Cancelling GST Registration
If your turnover falls below $75,000 and stays there, you can apply to cancel your GST registration. However:
- You must remain registered for at least 12 months from the date you first registered
- Cancellation is voluntary if under the threshold; you can stay registered
- Many tradies stay registered even when revenue dips, to avoid re-registering later
To cancel: apply through the ATO's Business Portal or ask your tax agent.
Comparison: Registered vs Unregistered Under $75,000
- Charge clients — No GST — +10% GST
- Claim back GST on purchases — No — Yes
- BAS lodgement — No — Quarterly (usually)
- Admin complexity — Lower — Moderate
- Looks professional to commercial clients — Less so — Yes
- Competitive price for residential clients — Lower prices — 10% higher
- Required above $75,000 — N/A — Compulsory
Frequently Asked Questions
Q: What happens if I forgot to register and have been over $75,000 for a year?
Register immediately. Then notify your tax agent. The ATO can back-assess you for GST on all income during the unregistered period — calculated as 1/11th of sales. Voluntary disclosure before the ATO finds you typically results in significantly reduced penalties.
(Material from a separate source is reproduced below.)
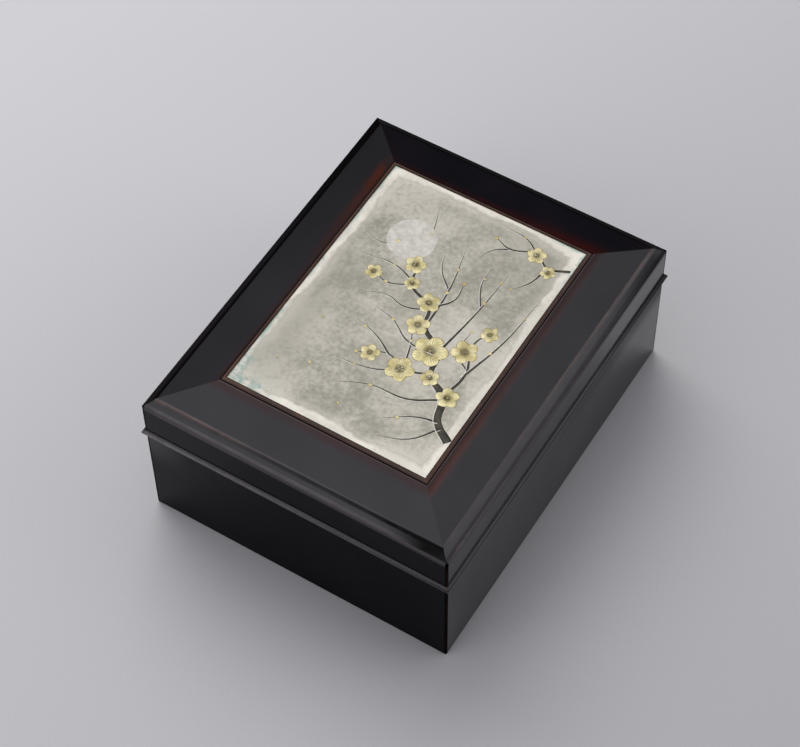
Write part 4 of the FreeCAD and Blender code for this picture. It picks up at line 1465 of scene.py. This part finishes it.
    def lay_strokes(self, tree: GeometryTree, name: str, strokes: Sequence[Stroke], lift: float, height: float,
                    material: bpy.types.Material) -> None:
        """Lays a set of strokes on the plate as one piece.

        Args:
            tree: The stroke tree.
            name: The piece's name.
            strokes: The strokes.
            lift: How far above the plate's face their middle lies, in millimetres.
            height: How high a stroke of the widest kind stands.
            material: Their finish.
        """
        chance = random.Random(self.seed)
        curve = bpy.data.curves.new(name, "CURVE")
        curve.dimensions = "3D"
        curve.resolution_u = 10
        widest = max(stroke.start for stroke in strokes) / 2 * MM
        for stroke in strokes:
            last = len(stroke.points) - 1
            spline = curve.splines.new("BEZIER")
            spline.bezier_points.add(last)
            for i, (point, (x, y)) in enumerate(zip(spline.bezier_points, stroke.points)):
                point.co = (x * MM, y * MM, 0.0)
                point.handle_left_type = "AUTO"
                point.handle_right_type = "AUTO"
                width = stroke.start + (stroke.end - stroke.start) * i / last
                point.radius = width / 2 * MM * (1 + stroke.knots * chance.uniform(-0.6, 1.0))
        tree_values = {"Flatness": height / widest, "Lift": self.face + lift * MM, "Material": material}
        finish_piece(tree.grow(name, curve, tree_values), "lid")

    def bright_cuts(self) -> list[Stroke]:
        """Thin bright lines beside the strokes, where a graver cut the plate.

        Returns:
            The lines, each a little to one side of its stroke.
        """
        cuts = []
        for stroke in [*self.branches, *self.shoots]:
            last = len(stroke.points) - 1
            moved = []
            for i, (x, y) in enumerate(stroke.points):
                after = stroke.points[min(i + 1, last)]
                before = stroke.points[max(i - 1, 0)]
                along = Vector((after[0] - before[0], after[1] - before[1])).normalized()
                gap = (stroke.start + (stroke.end - stroke.start) * i / last) / 2 + self.cut_gap
                moved.append((x - along.y * gap, y + along.x * gap))
            cuts.append(Stroke(tuple(moved), *self.cut_widths))
        return cuts

    def flower_tree(self) -> GeometryTree:
        """The tree that sets a ring of round petals and a heart on each point.

        Returns:
            The tree, with inputs for the petals, the relief's height and the material.
        """
        tree = GeometryTree("inlay_flowers", {"Petals": ("NodeSocketInt", 5), "Spread": ("NodeSocketFloat", 0.5),
                                              "Height": ("NodeSocketFloat", self.flower_height),
                                              "Material": ("NodeSocketMaterial", None)})
        shape = self.flower
        petal, stamen, heart = (
            tree.node("GeometryNodeMeshUVSphere", {"Segments": segments, "Rings": rings, "Radius": radius}).outputs[0]
            for segments, rings, radius in ((14, 8, shape.petal), (6, 4, shape.stamen), (10, 6, shape.heart)))
        petal_ring = tree.node("GeometryNodeMeshCircle", {"Vertices": tree.given("Petals"),
                                                          "Radius": tree.given("Spread")})
        stamen_ring = tree.node("GeometryNodeMeshCircle", {"Vertices": shape.stamens, "Radius": shape.stamen_ring})
        petals = tree.node("GeometryNodeInstanceOnPoints", {"Points": petal_ring.outputs[0], "Instance": petal})
        stamens = tree.node("GeometryNodeInstanceOnPoints", {"Points": stamen_ring.outputs[0], "Instance": stamen})
        raised = tree.node("GeometryNodeTransform", {"Geometry": stamens.outputs[0],
                                                     "Translation": (0.0, 0.0, shape.stamen_rise)})
        top = tree.node("GeometryNodeTransform", {"Geometry": heart, "Translation": (0.0, 0.0, shape.heart_rise)})
        joined = tree.node("GeometryNodeJoinGeometry")
        for part in (petals, raised, top):
            tree.tree.links.new(part.outputs[0], joined.inputs[0])
        solid = tree.node("GeometryNodeRealizeInstances", {0: joined.outputs[0]})
        place = tree.node("GeometryNodeInputPosition").outputs[0]
        flower = tree.node("GeometryNodeStoreNamedAttribute", {"Geometry": solid.outputs[0], "Name": "flower_place",
                                                               "Value": place},
                           data_type="FLOAT_VECTOR", domain="POINT")
        size = tree.node("GeometryNodeInputNamedAttribute", {"Name": "size"}).outputs[0]
        turn = tree.node("GeometryNodeInputNamedAttribute", {"Name": "turn"}).outputs[0]
        height = tree.maths("DIVIDE", tree.given("Height"), shape.top)
        scale = tree.node("ShaderNodeCombineXYZ", {0: size, 1: size, 2: height})
        euler = tree.node("ShaderNodeCombineXYZ", {2: turn})
        rotation = tree.node("FunctionNodeEulerToRotation", {0: euler.outputs[0]})
        placed = tree.node("GeometryNodeInstanceOnPoints", {"Points": tree.given("Geometry"),
                                                            "Instance": flower.outputs[0],
                                                            "Rotation": rotation.outputs[0],
                                                            "Scale": scale.outputs[0]})
        tree.close(placed.outputs[0])
        return tree

    def lay_flowers(self, tree: GeometryTree, name: str, flowers: Sequence[Blossom], petals: int, spread: float,
                    material: bpy.types.Material) -> None:
        """Lays a set of flowers on the plate as one piece.

        Args:
            tree: The flower tree.
            name: The piece's name.
            flowers: Their places and sizes.
            petals: How many petals each has.
            spread: How far the petals' middles lie from the heart, as a share of the radius.
            material: Their finish.
        """
        mesh = bpy.data.meshes.new(name)
        mesh.from_pydata([(f.x * MM, f.y * MM, self.face) for f in flowers], [], [])
        sizes = mesh.attributes.new("size", "FLOAT", "POINT")
        sizes.data.foreach_set("value", [f.radius * MM for f in flowers])
        turns = mesh.attributes.new("turn", "FLOAT", "POINT")
        turns.data.foreach_set("value", [f.turn for f in flowers])
        piece = tree.grow(name, mesh, {"Petals": petals, "Spread": spread, "Height": self.flower_height,
                                       "Material": material})
        finish_piece(piece, "lid")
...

Q: Do I charge GST to overseas clients?
Services exported to overseas clients may be GST-free ("zero-rated"). For tradies, this is rare — if you're doing physical construction work in Australia, GST applies even if the client is overseas. Get advice for any unusual cross-border arrangements.
Q: My turnover includes subcontractor costs I pass through — does that count?
If you invoice the client for the full job amount (including subcontractor work), the full invoice amount counts toward your GST turnover. If you act purely as an agent and only invoice your own fee, only the fee counts. Most tradies invoice the full job — so yes, full turnover counts.
Q: Do I need to issue tax invoices?
Yes, if you're registered for GST. A valid tax invoice must include: your ABN, the date, a description of what was supplied, the GST amount, and the total amount. For invoices under $1,000, you don't need to separately state GST — "total including GST" with the ABN is sufficient.